No problem, just don't make any of these themes part of the permanent decor of your kid's room. There are plenty of temporary decorations that can mirror his interest du jour, such as printed rugs and bedding, or art for the walls.

Sheets and comforters come in all manner kid-friendly subjects. It even pays to put a baby-themed slipcover on the nursery rocking chair, suggests Jamie LaPorta, merchandising director at retailer The Land of Nod in Northbrook, Ill., a unit of Crate & Barrel. The cover can be removed, and the rocker can later be moved to a different room.

Save some money for a final overhaul when your child hits the teenage years. By that time he or she will be hankering for a more sophisticated look say a bright floral design, or perhaps a hip plaid, denim or khaki fabric, experts say.

Colorful area rugs, with motifs from butterflies to Disney characters are perfect for toddlers, who spend a lot of time on the floor. They even present opportunities for play — some area rugs are designed with a layout of twisting roads or city streets that kids can run their cars and trucks along.

Walls may present the best opportunity for creativity.

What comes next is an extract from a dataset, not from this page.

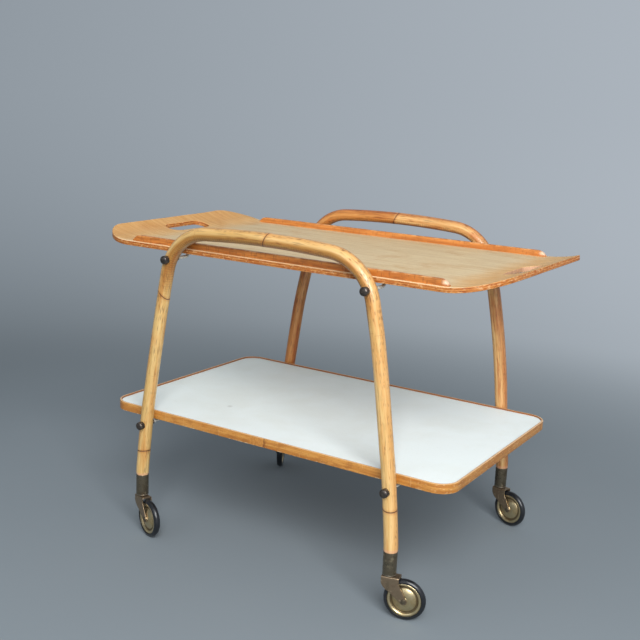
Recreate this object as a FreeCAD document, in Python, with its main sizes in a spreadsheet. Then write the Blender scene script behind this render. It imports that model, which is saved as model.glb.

There are many possibilities from soft colorful and washable wall hangings in the shape of kites or shooting stars to canvas artwork that can be rolled up and stored for future use. "Many of today's families find themselves moving more frequently than families of the past due to job transfers," says Sherri Blum, a Westminster, Md.-based designer who specializes in children's rooms and sells her own line of wall hangings. "This way, you have a portable mural that moves easily and gives your child an immediate sense of home and belonging."

New York designer Jamie Gibbs is a fan of vinyl peel-and-stick wall decals that can be marked up, washed and repositioned. They are inexpensive you can purchase a package of five circles for about $10 and also travel well.

"A kid can put them where she wants and that activity can keep her occupied for hours," Gibbs says.

Another way to let kids express themselves is on a chalkboard or whiteboard. They can be quite large — nearly taking up an entire wall. Surrounded by an attractive frame, they can last well through the teenage years, says Celia Tejada, senior vice president, product design and development for San Francisco-based Pottery Barn.

"A kid can be an artist," she says.

A huge corkboard or bulletin board also lets kids express themselves, whether it's to display their own artwork or posters of basketball players. By the time they're in high school, they can use it to post class schedules, homework assignments or even deadline dates for college applications.

Use the canvas of the kids rooms to create one or two focal points, Tejada suggests. "It will create memories later on."